Joint 60th Annual Northeastern/59th Annual North-Central Section Meeting - 2025

Paper No. 47-7
Presentation Time: 3:50 PM

SURFICIAL GEOLOGY OF CASS COUNTY, MICHIGAN


ESCH, John, Michigan Geological Survey, Western Michigan University, 1903 W. Michigan, Kalamazoo, MI 49008

Cass County contains complex glacial landforms and sediments that formed during advance and retreat of the Lake Michigan and Saginaw Lobes of the Laurentide Ice Sheet during the last glaciation. The Lake Michigan Lobe (LML) advanced from the NW and the Saginaw Lobe (SL) advanced from the NE into the county resulting in complex and often overlapping interlobate deposits in the eastern portion of the county.

The prominent uplands of the SW-NE trending LML-Kalamazoo Morainic complex and associated large southeast sloping outwash fans dominate the western half of the county. It consists of two main ridges, the Outer Kalamazoo Moraine to the east and the Inner Kalamazoo Moraine to the west, both of which broadly climb in elevation to the NE. In places there is a third ridge between them. The location and orientation several tunnel valleys also provide evidence that both the LML and SL occupied Cass County different times.

Glacial Lake Dowagiac which was a major glacial lake and glacial meltwater sluiceway at about 19,000 years ago running NE to SW the between the Valparaiso ice to the NW and the Inner Kalamazoo Moraine to the SE. It cut several streamlined residual ridges, a terrace above the floor of the valley and a linear escarpment on the east side of the Inner Kalamazoo moraine all providing evidence for the large volumes of water that flowed through the valley as a result of the catastrophic overflow of proglacial Lake Dowagiac as part of the Kankakee Torrent.

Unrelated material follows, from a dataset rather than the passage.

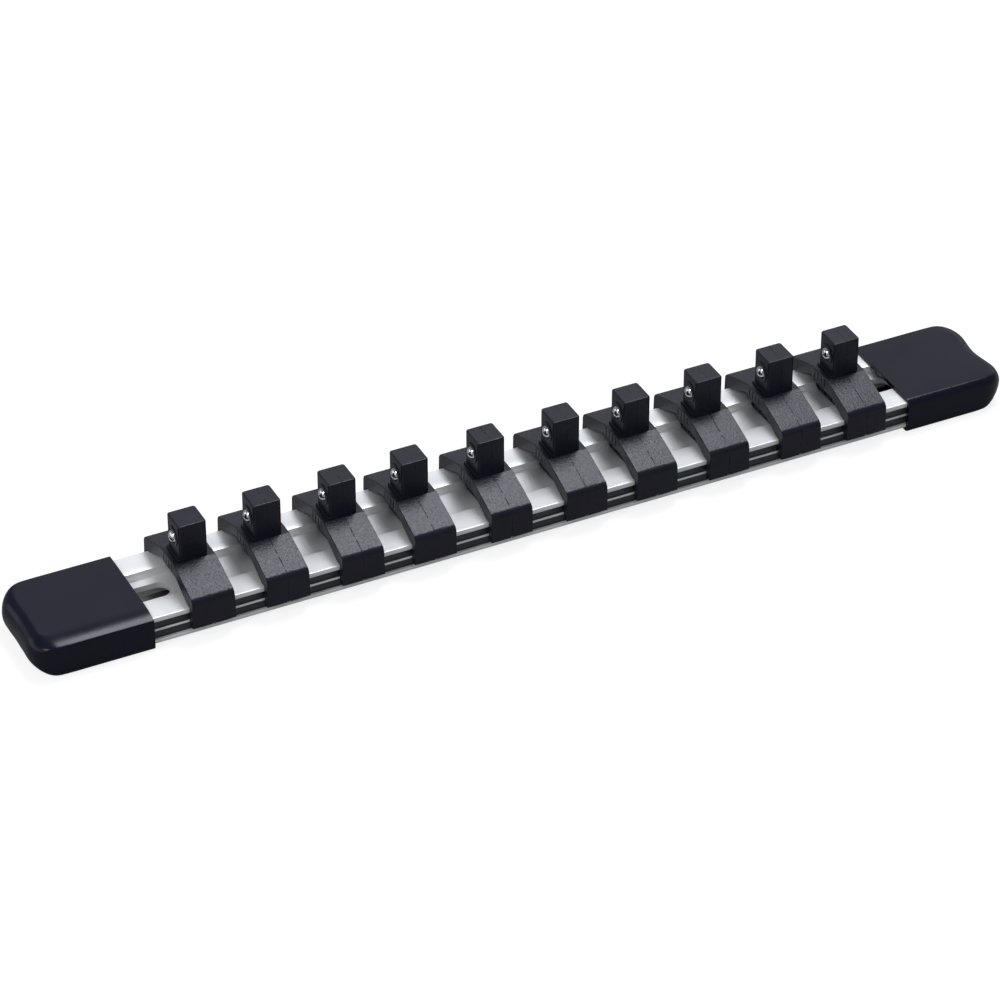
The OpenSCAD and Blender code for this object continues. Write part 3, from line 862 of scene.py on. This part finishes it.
# %% Ten clips
NO_LINE = 9.0  # a distance from the middle at which the line never shows
clip_bm = to_metres(clip)
for number in CLIPS:
    low, high = box_mm(f"clip_{number}")
    middle = (low.x + high.x) / 2
    thing = as_object(clip_bm.copy(), f"clip_{number}_moulding")
    marks = thing.data.attributes.new("from_middle", "FLOAT", "POINT")
    gap = [v.co.x / MM if number != "01" else NO_LINE for v in thing.data.vertices]
    marks.data.foreach_set("value", gap)
    thing.data.transform(Matrix.Translation((middle * MM, 0, 0)))
    smooth = thing.modifiers.new("weighted normals", "WEIGHTED_NORMAL")
    smooth.keep_sharp = True
    finish_piece(thing, acetal, f"clip_{number}", "clips", f"clip_{number}")
clip_bm.free()
print("clips", len(CLIPS))

# %% [markdown]
# ## Balls and springs
# A bearing ball is hardened, ground and polished steel, a near mirror, so a smooth sphere
# with a very low roughness is enough, and the white studio does the rest. Behind it a small
# coil of music wire pushes it out. A coil is a circle swept along a screw, which is what
# spin does when it is given a step along its axis. The real coil flattens as the ball is
# pressed in, but this one is drawn at one length.

# %% Steel and wire
steel, tree, shader = start_material("polished steel", Metallic=1.0, Roughness=0.07)
place = add(tree, "ShaderNodeTexCoord").outputs["Object"]
scuff = add(tree, "ShaderNodeTexNoise", {"Scale": 1 / (0.6 * MM), "Detail": 3.0},
            {"Vector": place}).outputs["Fac"]
ramp = add(tree, "ShaderNodeValToRGB", links={"Fac": scuff})
ramp.color_ramp.elements[0].color = colour("C9CBCD")
ramp.color_ramp.elements[1].color = colour("E2E3E4")
tree.links.new(ramp.outputs["Color"], shader.inputs["Base Color"])
rough = add(tree, "ShaderNodeMapRange", {"To Min": 0.05, "To Max": 0.12},
            {"Value": scuff}).outputs["Result"]
tree.links.new(rough, shader.inputs["Roughness"])
print(steel.name, len(tree.nodes), "nodes")

wire, tree, shader = start_material("music wire", Metallic=1.0, Roughness=0.28)
place = add(tree, "ShaderNodeTexCoord").outputs["Object"]
drawn = add(tree, "ShaderNodeTexNoise", {"Scale": 1 / (0.2 * MM), "Detail": 2.0},
            {"Vector": place}).outputs["Fac"]
ramp = add(tree, "ShaderNodeValToRGB", links={"Fac": drawn})
ramp.color_ramp.elements[0].color = colour("8F9398")
ramp.color_ramp.elements[1].color = colour("B4B8BC")
tree.links.new(ramp.outputs["Color"], shader.inputs["Base Color"])
print(wire.name, len(tree.nodes), "nodes")

# %% Balls
BALL_R = 2.38
for number in CLIPS:
    low, high = box_mm(f"ball_{number}")
    bm = bmesh.new()
    bmesh.ops.create_icosphere(bm, subdivisions=4, radius=BALL_R)
    bmesh.ops.translate(bm, vec=(low + high) / 2, verts=bm.verts)
    thing = as_object(to_metres(bm, 60), f"ball_{number}_steel")
    finish_piece(thing, steel, f"ball_{number}", "balls", f"ball_{number}")
print("balls", len(CLIPS))

# %% Springs
coil_r, wire_r, pitch = 1.675, 0.225, 1.08
for number in CLIPS:
    low, high = box_mm(f"spring_{number}")
    start_x, stop_x = low.x + wire_r, high.x - wire_r
    turns = (stop_x - start_x) / pitch
    bm = bmesh.new()
    section = bmesh.ops.create_circle(bm, segments=10, radius=wire_r)["verts"]
    bmesh.ops.rotate(bm, matrix=Matrix.Rotation(math.pi / 2, 3, "X"), verts=section)
    bmesh.ops.translate(bm, vec=(start_x, 0, ball_z + coil_r), verts=section)
    steps = round(turns * 20)
    bmesh.ops.spin(bm, geom=bm.verts[:] + bm.edges[:], axis=(1, 0, 0), cent=(start_x, 0, ball_z),
                   dvec=((stop_x - start_x) / steps, 0, 0), angle=turns * 2 * math.pi, steps=steps)
    bmesh.ops.holes_fill(bm, edges=bm.edges[:])
    thing = as_object(to_metres(bm, 60), f"spring_{number}_coil")
    finish_piece(thing, wire, f"clip_{number}", "springs", f"spring_{number}")
    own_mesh(thing)
print("springs", len(CLIPS), "of", round(turns, 1), "turns")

Other glacial features within the county include eskers, parallel thrust ridges, streamlined features, meltwater channels and glacial drainageways and numerous ice-walled lake plains on the morainal uplands. A large sand sheet and dune field as well as many isolated inland dunes occur mostly in the NW part of the county associated with Dowagiac River valley.

The bedrock topography, bedrock valleys and drift thickness, and were mapped using the HVSR passive seismic method. As series of NW trending buried bedrock valleys occurs in the north half of the county and are extensions of deep bedrock valleys that run NW across Van Buren County to the north. Glacial deposits average 310 feet thick and range in thickness from 115 to 717 feet which is the thickest known in the southern half of the Lower Peninsula of Michigan! A previously unknown gravel aquifer was discovered in one of the bedrock valleys.